**WORKING DATA:**
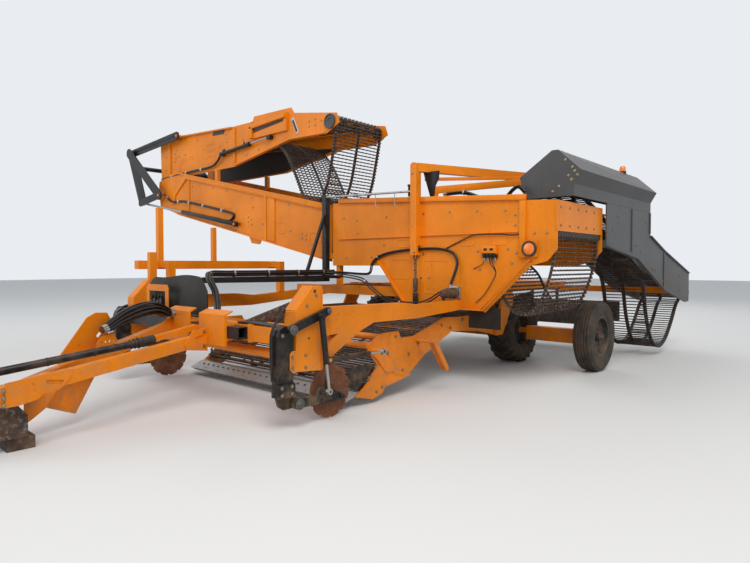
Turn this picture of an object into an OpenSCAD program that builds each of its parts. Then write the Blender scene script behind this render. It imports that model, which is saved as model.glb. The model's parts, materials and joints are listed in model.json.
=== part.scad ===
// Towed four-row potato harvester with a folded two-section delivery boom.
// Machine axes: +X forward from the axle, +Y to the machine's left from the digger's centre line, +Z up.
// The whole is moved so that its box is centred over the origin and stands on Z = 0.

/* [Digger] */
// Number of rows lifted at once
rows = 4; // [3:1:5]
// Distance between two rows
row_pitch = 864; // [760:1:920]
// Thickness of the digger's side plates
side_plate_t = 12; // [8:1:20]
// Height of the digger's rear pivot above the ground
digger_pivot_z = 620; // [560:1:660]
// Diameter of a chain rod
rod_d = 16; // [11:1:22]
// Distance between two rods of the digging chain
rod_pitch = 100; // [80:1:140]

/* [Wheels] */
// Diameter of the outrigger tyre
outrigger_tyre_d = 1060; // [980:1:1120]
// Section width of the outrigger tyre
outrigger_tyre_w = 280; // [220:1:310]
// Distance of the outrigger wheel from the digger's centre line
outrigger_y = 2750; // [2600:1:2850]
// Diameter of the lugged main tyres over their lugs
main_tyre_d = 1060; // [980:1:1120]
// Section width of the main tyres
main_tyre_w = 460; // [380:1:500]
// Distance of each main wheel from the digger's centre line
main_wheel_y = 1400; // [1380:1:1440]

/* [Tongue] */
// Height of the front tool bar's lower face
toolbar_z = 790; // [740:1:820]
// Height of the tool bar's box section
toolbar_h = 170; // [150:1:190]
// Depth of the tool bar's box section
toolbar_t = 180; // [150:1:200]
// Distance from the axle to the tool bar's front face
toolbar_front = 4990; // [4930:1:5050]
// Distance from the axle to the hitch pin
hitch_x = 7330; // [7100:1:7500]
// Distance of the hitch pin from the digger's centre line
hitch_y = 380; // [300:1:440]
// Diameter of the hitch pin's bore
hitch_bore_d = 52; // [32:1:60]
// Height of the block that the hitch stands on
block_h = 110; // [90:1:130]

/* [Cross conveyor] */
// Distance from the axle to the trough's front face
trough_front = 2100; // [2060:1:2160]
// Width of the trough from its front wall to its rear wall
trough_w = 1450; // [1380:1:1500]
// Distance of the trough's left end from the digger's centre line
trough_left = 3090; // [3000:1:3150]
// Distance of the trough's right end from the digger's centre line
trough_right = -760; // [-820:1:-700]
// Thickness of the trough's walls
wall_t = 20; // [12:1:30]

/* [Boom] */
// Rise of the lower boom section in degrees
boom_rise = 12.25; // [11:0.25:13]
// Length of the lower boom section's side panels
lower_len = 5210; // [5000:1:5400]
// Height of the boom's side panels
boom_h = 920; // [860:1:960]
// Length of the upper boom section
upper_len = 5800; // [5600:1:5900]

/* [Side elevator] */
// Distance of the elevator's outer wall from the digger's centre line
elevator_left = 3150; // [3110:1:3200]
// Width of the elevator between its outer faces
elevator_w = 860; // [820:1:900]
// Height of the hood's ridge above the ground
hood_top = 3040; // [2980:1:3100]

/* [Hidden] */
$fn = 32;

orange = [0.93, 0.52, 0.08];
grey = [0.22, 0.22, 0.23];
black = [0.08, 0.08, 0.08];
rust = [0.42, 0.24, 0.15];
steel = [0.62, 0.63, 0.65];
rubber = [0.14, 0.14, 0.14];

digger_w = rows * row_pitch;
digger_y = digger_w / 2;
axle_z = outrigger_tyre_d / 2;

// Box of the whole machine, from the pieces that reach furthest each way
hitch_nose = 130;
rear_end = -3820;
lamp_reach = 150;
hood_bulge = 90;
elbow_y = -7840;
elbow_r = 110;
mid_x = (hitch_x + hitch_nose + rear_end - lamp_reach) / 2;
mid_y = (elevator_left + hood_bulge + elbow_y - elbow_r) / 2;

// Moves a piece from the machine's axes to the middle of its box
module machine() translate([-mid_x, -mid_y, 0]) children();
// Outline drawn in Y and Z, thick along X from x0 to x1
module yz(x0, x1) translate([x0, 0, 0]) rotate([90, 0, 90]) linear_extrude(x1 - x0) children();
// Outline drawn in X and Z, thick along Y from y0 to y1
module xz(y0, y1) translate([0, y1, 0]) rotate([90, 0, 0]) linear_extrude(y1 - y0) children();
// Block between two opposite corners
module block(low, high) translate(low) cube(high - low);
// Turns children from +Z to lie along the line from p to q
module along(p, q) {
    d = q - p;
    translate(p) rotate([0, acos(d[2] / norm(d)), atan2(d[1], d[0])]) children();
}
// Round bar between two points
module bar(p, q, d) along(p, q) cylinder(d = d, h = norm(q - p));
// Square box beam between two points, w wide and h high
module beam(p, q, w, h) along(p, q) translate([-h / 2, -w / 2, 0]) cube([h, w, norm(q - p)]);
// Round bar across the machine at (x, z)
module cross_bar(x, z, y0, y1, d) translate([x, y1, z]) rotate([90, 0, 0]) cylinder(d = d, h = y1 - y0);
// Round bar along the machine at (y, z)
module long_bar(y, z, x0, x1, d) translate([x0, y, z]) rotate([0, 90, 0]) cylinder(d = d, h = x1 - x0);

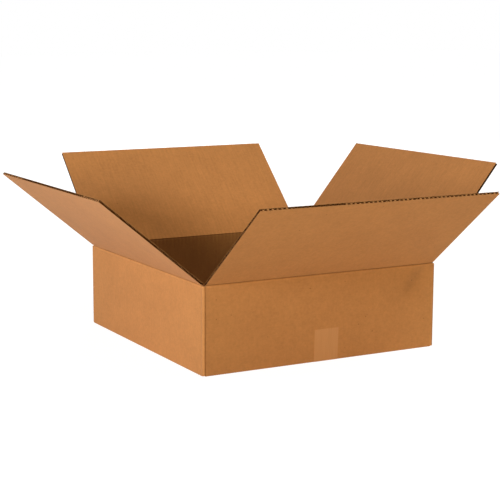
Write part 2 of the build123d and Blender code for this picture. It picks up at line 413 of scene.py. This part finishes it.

**TASK PROMPT:** Extract every record and return it verbatim.

**EXERCISE ANSWER:**
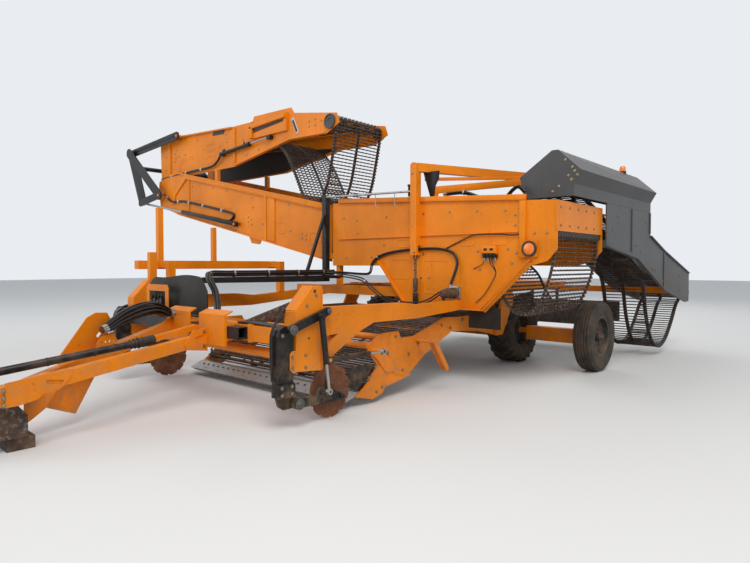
Turn this picture of an object into an OpenSCAD program that builds each of its parts. Then write the Blender scene script behind this render. It imports that model, which is saved as model.glb. The model's parts, materials and joints are listed in model.json.
=== part.scad ===
// Towed four-row potato harvester with a folded two-section delivery boom.
// Machine axes: +X forward from the axle, +Y to the machine's left from the digger's centre line, +Z up.
// The whole is moved so that its box is centred over the origin and stands on Z = 0.

/* [Digger] */
// Number of rows lifted at once
rows = 4; // [3:1:5]
// Distance between two rows
row_pitch = 864; // [760:1:920]
// Thickness of the digger's side plates
side_plate_t = 12; // [8:1:20]
// Height of the digger's rear pivot above the ground
digger_pivot_z = 620; // [560:1:660]
// Diameter of a chain rod
rod_d = 16; // [11:1:22]
// Distance between two rods of the digging chain
rod_pitch = 100; // [80:1:140]

/* [Wheels] */
// Diameter of the outrigger tyre
outrigger_tyre_d = 1060; // [980:1:1120]
// Section width of the outrigger tyre
outrigger_tyre_w = 280; // [220:1:310]
// Distance of the outrigger wheel from the digger's centre line
outrigger_y = 2750; // [2600:1:2850]
// Diameter of the lugged main tyres over their lugs
main_tyre_d = 1060; // [980:1:1120]
// Section width of the main tyres
main_tyre_w = 460; // [380:1:500]
// Distance of each main wheel from the digger's centre line
main_wheel_y = 1400; // [1380:1:1440]

/* [Tongue] */
// Height of the front tool bar's lower face
toolbar_z = 790; // [740:1:820]
// Height of the tool bar's box section
toolbar_h = 170; // [150:1:190]
// Depth of the tool bar's box section
toolbar_t = 180; // [150:1:200]
// Distance from the axle to the tool bar's front face
toolbar_front = 4990; // [4930:1:5050]
// Distance from the axle to the hitch pin
hitch_x = 7330; // [7100:1:7500]
// Distance of the hitch pin from the digger's centre line
hitch_y = 380; // [300:1:440]
// Diameter of the hitch pin's bore
hitch_bore_d = 52; // [32:1:60]
// Height of the block that the hitch stands on
block_h = 110; // [90:1:130]

/* [Cross conveyor] */
// Distance from the axle to the trough's front face
trough_front = 2100; // [2060:1:2160]
// Width of the trough from its front wall to its rear wall
trough_w = 1450; // [1380:1:1500]
// Distance of the trough's left end from the digger's centre line
trough_left = 3090; // [3000:1:3150]
// Distance of the trough's right end from the digger's centre line
trough_right = -760; // [-820:1:-700]
// Thickness of the trough's walls
wall_t = 20; // [12:1:30]

/* [Boom] */
// Rise of the lower boom section in degrees
boom_rise = 12.25; // [11:0.25:13]
// Length of the lower boom section's side panels
lower_len = 5210; // [5000:1:5400]
// Height of the boom's side panels
boom_h = 920; // [860:1:960]
// Length of the upper boom section
upper_len = 5800; // [5600:1:5900]

/* [Side elevator] */
// Distance of the elevator's outer wall from the digger's centre line
elevator_left = 3150; // [3110:1:3200]
// Width of the elevator between its outer faces
elevator_w = 860; // [820:1:900]
// Height of the hood's ridge above the ground
hood_top = 3040; // [2980:1:3100]

/* [Hidden] */
$fn = 32;

orange = [0.93, 0.52, 0.08];
grey = [0.22, 0.22, 0.23];
black = [0.08, 0.08, 0.08];
rust = [0.42, 0.24, 0.15];
steel = [0.62, 0.63, 0.65];
rubber = [0.14, 0.14, 0.14];

digger_w = rows * row_pitch;
digger_y = digger_w / 2;
axle_z = outrigger_tyre_d / 2;

// Box of the whole machine, from the pieces that reach furthest each way
hitch_nose = 130;
rear_end = -3820;
lamp_reach = 150;
hood_bulge = 90;
elbow_y = -7840;
elbow_r = 110;
mid_x = (hitch_x + hitch_nose + rear_end - lamp_reach) / 2;
mid_y = (elevator_left + hood_bulge + elbow_y - elbow_r) / 2;

// Moves a piece from the machine's axes to the middle of its box
module machine() translate([-mid_x, -mid_y, 0]) children();
// Outline drawn in Y and Z, thick along X from x0 to x1
module yz(x0, x1) translate([x0, 0, 0]) rotate([90, 0, 90]) linear_extrude(x1 - x0) children();
// Outline drawn in X and Z, thick along Y from y0 to y1
module xz(y0, y1) translate([0, y1, 0]) rotate([90, 0, 0]) linear_extrude(y1 - y0) children();
// Block between two opposite corners
module block(low, high) translate(low) cube(high - low);
// Turns children from +Z to lie along the line from p to q
module along(p, q) {
    d = q - p;
    translate(p) rotate([0, acos(d[2] / norm(d)), atan2(d[1], d[0])]) children();
}
// Round bar between two points
module bar(p, q, d) along(p, q) cylinder(d = d, h = norm(q - p));
// Square box beam between two points, w wide and h high
module beam(p, q, w, h) along(p, q) translate([-h / 2, -w / 2, 0]) cube([h, w, norm(q - p)]);
// Round bar across the machine at (x, z)
module cross_bar(x, z, y0, y1, d) translate([x, y1, z]) rotate([90, 0, 0]) cylinder(d = d, h = y1 - y0);
// Round bar along the machine at (y, z)
module long_bar(y, z, x0, x1, d) translate([x0, y, z]) rotate([0, 90, 0]) cylinder(d = d, h = x1 - x0);

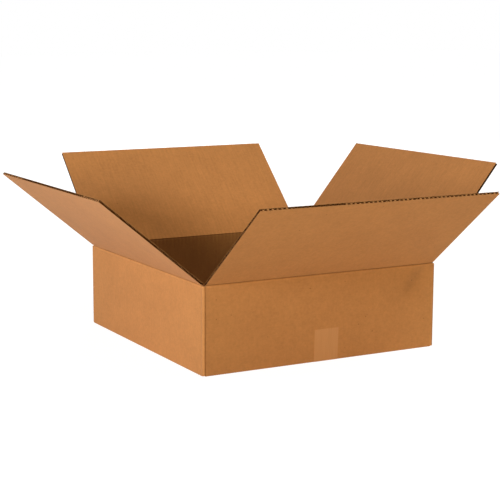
Write part 2 of the build123d and Blender code for this picture. It picks up at line 413 of scene.py. This part finishes it.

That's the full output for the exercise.